Locate, in the data below, the line that contains "for piece in" and the line that contains "obj.parent = None"; reproduce exactly those two lines and every line between them, nothing more.
[start of Records provided]
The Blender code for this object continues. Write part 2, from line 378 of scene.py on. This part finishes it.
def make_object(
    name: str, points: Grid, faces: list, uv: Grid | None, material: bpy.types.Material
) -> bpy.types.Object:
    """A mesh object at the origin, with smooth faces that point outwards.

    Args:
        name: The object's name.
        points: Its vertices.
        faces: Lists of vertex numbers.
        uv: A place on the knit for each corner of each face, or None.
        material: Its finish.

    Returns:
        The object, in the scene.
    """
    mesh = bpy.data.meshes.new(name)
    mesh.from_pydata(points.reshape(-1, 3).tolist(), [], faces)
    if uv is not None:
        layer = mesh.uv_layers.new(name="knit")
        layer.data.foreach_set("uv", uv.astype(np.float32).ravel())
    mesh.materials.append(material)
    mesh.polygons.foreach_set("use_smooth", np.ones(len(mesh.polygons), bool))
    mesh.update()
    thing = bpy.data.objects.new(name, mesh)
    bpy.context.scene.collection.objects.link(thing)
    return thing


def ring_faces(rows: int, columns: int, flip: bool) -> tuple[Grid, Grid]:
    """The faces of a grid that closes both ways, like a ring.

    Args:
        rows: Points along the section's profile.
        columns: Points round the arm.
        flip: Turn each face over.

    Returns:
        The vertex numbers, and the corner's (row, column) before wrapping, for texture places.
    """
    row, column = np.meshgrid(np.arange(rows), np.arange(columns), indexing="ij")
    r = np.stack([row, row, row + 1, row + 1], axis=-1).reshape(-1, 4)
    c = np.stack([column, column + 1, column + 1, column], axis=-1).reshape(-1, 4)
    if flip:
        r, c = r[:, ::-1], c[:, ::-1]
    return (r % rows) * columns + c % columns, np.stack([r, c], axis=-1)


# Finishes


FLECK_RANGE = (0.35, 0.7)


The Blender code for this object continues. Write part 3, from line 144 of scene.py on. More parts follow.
[end of Records provided]
[start of Records provided]
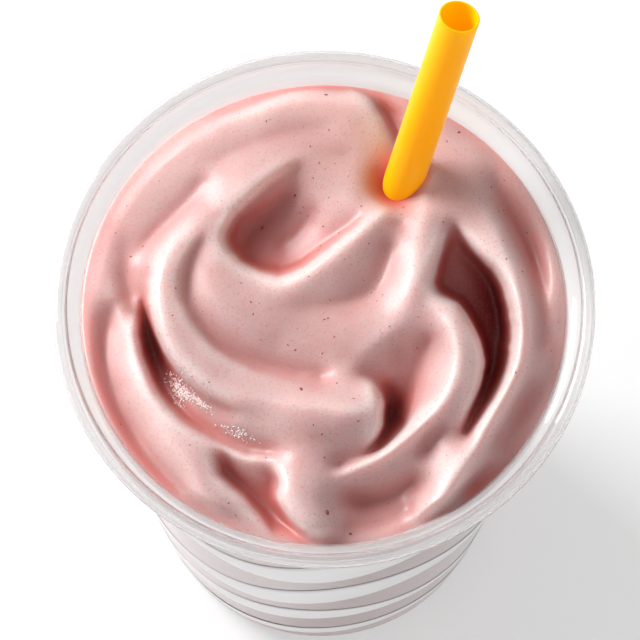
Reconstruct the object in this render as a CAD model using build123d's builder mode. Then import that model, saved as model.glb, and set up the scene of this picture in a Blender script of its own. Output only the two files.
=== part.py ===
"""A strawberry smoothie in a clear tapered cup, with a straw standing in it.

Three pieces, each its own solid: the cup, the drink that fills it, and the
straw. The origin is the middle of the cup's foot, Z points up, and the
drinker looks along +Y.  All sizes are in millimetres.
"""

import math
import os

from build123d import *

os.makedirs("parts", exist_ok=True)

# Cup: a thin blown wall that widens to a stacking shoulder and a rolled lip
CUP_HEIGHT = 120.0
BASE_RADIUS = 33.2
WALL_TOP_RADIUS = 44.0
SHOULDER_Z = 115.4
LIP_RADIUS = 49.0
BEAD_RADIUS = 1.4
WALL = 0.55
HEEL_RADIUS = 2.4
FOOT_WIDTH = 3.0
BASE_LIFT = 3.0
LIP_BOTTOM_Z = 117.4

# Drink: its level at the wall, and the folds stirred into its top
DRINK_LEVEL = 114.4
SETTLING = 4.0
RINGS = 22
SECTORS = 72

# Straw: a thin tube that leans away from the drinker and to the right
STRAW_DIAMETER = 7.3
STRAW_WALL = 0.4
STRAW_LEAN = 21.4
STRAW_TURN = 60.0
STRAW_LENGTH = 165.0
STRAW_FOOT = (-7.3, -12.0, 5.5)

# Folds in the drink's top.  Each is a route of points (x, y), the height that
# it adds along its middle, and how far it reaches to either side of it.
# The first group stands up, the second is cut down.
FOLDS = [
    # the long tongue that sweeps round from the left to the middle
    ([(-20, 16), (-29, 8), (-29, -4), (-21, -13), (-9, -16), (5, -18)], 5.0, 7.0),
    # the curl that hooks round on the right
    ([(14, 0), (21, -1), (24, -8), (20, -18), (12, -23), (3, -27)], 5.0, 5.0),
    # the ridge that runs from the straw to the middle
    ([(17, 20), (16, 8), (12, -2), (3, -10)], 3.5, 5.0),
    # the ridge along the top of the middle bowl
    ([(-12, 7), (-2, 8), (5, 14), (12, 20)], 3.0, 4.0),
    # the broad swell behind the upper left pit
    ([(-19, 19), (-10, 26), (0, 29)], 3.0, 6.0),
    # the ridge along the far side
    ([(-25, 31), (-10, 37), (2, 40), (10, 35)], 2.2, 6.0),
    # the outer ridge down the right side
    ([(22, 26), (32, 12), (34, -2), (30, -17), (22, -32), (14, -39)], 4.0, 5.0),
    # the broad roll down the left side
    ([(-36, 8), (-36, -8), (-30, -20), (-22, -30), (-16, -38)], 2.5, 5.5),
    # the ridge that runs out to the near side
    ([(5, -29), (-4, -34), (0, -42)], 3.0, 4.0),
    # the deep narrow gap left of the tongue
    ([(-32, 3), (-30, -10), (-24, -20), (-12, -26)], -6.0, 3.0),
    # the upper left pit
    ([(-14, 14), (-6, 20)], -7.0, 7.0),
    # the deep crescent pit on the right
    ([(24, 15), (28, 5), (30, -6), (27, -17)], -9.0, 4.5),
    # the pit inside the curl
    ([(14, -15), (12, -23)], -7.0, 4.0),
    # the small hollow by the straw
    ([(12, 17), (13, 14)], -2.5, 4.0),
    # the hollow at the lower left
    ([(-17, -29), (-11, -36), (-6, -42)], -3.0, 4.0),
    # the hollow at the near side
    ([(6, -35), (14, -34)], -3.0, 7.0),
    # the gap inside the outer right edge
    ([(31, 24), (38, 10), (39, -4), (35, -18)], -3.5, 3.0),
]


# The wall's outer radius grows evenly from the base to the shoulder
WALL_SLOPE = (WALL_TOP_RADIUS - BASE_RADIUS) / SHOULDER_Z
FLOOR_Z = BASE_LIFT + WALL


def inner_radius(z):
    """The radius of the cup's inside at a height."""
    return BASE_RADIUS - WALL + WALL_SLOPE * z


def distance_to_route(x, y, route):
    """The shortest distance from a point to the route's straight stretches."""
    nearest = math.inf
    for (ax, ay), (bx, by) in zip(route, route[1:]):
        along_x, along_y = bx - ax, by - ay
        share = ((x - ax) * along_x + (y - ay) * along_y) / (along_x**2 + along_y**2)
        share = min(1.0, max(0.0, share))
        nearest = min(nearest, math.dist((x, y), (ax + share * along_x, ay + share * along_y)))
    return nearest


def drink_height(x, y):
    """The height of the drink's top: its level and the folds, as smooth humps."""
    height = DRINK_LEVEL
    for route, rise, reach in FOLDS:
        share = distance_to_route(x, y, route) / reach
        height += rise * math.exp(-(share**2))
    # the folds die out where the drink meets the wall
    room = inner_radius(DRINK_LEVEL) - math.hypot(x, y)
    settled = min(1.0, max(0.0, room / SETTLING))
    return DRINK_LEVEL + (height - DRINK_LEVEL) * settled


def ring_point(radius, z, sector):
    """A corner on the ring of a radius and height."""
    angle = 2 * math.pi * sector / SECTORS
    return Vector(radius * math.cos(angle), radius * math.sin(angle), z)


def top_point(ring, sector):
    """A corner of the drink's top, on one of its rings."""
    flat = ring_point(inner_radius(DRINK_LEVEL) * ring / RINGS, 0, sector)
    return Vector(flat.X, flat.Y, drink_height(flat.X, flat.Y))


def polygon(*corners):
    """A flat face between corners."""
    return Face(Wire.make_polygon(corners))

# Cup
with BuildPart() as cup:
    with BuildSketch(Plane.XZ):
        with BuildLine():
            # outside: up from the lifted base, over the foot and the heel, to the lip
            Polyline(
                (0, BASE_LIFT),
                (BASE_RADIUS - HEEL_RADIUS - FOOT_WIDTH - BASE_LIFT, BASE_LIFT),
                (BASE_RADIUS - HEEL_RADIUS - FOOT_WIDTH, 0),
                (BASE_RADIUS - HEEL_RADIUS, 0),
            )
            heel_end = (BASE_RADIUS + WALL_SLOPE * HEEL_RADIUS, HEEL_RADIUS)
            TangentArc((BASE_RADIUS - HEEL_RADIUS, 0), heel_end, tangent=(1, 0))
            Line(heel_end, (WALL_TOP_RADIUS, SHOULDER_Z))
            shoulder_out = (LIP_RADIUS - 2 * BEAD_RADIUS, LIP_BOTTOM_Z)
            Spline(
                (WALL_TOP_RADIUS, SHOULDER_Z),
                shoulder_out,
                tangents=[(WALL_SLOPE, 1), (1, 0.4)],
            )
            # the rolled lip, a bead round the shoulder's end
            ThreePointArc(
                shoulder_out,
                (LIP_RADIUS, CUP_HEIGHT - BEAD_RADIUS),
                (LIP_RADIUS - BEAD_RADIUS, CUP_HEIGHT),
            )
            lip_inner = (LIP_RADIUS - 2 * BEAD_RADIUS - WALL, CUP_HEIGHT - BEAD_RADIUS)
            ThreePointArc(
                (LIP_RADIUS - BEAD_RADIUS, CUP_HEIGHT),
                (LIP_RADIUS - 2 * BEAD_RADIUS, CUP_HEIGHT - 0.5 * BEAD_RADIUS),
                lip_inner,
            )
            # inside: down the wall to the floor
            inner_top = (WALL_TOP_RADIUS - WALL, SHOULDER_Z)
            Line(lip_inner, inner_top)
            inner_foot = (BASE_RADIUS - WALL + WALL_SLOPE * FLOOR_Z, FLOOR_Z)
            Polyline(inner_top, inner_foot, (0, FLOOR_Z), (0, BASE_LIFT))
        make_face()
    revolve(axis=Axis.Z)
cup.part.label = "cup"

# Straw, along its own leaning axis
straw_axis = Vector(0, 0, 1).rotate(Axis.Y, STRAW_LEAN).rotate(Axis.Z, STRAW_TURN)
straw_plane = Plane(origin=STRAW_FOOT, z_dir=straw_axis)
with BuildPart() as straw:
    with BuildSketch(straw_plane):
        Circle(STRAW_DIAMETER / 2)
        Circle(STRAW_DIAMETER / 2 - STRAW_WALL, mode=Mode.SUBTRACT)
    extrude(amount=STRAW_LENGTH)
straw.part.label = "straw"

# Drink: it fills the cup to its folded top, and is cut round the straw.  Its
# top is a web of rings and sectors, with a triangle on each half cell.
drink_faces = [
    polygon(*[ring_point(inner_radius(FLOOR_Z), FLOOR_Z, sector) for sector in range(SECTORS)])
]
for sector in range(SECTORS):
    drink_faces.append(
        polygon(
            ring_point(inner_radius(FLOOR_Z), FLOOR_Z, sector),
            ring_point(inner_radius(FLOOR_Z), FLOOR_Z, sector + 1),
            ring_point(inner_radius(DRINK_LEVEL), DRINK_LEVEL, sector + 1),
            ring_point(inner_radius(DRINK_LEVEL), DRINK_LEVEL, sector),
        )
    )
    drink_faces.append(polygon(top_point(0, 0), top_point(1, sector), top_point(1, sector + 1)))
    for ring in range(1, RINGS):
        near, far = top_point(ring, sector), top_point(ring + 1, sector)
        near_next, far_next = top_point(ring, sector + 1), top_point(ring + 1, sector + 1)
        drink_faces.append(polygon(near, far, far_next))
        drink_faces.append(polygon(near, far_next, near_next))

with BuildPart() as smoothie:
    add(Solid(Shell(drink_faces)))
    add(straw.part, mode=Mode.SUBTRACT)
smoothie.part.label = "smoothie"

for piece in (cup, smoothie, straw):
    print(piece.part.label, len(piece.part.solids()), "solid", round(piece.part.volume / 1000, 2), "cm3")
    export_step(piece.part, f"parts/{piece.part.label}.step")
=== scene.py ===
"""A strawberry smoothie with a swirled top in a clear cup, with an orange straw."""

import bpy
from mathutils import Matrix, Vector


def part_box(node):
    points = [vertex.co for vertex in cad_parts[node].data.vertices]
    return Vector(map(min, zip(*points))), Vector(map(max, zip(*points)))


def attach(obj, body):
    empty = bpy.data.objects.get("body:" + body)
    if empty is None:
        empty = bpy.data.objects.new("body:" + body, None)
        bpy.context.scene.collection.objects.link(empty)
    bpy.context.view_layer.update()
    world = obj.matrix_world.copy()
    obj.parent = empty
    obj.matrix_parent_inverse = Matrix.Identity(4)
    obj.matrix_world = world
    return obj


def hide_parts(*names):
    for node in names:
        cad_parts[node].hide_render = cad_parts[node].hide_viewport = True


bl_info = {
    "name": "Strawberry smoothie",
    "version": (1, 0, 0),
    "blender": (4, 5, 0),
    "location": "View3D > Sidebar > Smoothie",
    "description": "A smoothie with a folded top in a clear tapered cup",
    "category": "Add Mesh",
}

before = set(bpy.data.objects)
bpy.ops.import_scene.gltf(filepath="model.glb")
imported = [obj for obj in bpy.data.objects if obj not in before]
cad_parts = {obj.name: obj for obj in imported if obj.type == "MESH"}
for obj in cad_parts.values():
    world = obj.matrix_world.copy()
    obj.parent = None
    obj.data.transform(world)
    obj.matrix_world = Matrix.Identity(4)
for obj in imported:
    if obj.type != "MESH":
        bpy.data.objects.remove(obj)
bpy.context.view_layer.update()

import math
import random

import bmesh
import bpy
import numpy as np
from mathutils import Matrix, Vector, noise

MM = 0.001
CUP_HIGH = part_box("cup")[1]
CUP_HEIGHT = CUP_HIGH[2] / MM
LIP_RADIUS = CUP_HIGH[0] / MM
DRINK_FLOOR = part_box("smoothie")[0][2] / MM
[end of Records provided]
# [Exercise response]
for piece in (cup, smoothie, straw):
    print(piece.part.label, len(piece.part.solids()), "solid", round(piece.part.volume / 1000, 2), "cm3")
    export_step(piece.part, f"parts/{piece.part.label}.step")
=== scene.py ===
"""A strawberry smoothie with a swirled top in a clear cup, with an orange straw."""

import bpy
from mathutils import Matrix, Vector


def part_box(node):
    points = [vertex.co for vertex in cad_parts[node].data.vertices]
    return Vector(map(min, zip(*points))), Vector(map(max, zip(*points)))


def attach(obj, body):
    empty = bpy.data.objects.get("body:" + body)
    if empty is None:
        empty = bpy.data.objects.new("body:" + body, None)
        bpy.context.scene.collection.objects.link(empty)
    bpy.context.view_layer.update()
    world = obj.matrix_world.copy()
    obj.parent = empty
    obj.matrix_parent_inverse = Matrix.Identity(4)
    obj.matrix_world = world
    return obj


def hide_parts(*names):
    for node in names:
        cad_parts[node].hide_render = cad_parts[node].hide_viewport = True


bl_info = {
    "name": "Strawberry smoothie",
    "version": (1, 0, 0),
    "blender": (4, 5, 0),
    "location": "View3D > Sidebar > Smoothie",
    "description": "A smoothie with a folded top in a clear tapered cup",
    "category": "Add Mesh",
}

before = set(bpy.data.objects)
bpy.ops.import_scene.gltf(filepath="model.glb")
imported = [obj for obj in bpy.data.objects if obj not in before]
cad_parts = {obj.name: obj for obj in imported if obj.type == "MESH"}
for obj in cad_parts.values():
    world = obj.matrix_world.copy()
    obj.parent = None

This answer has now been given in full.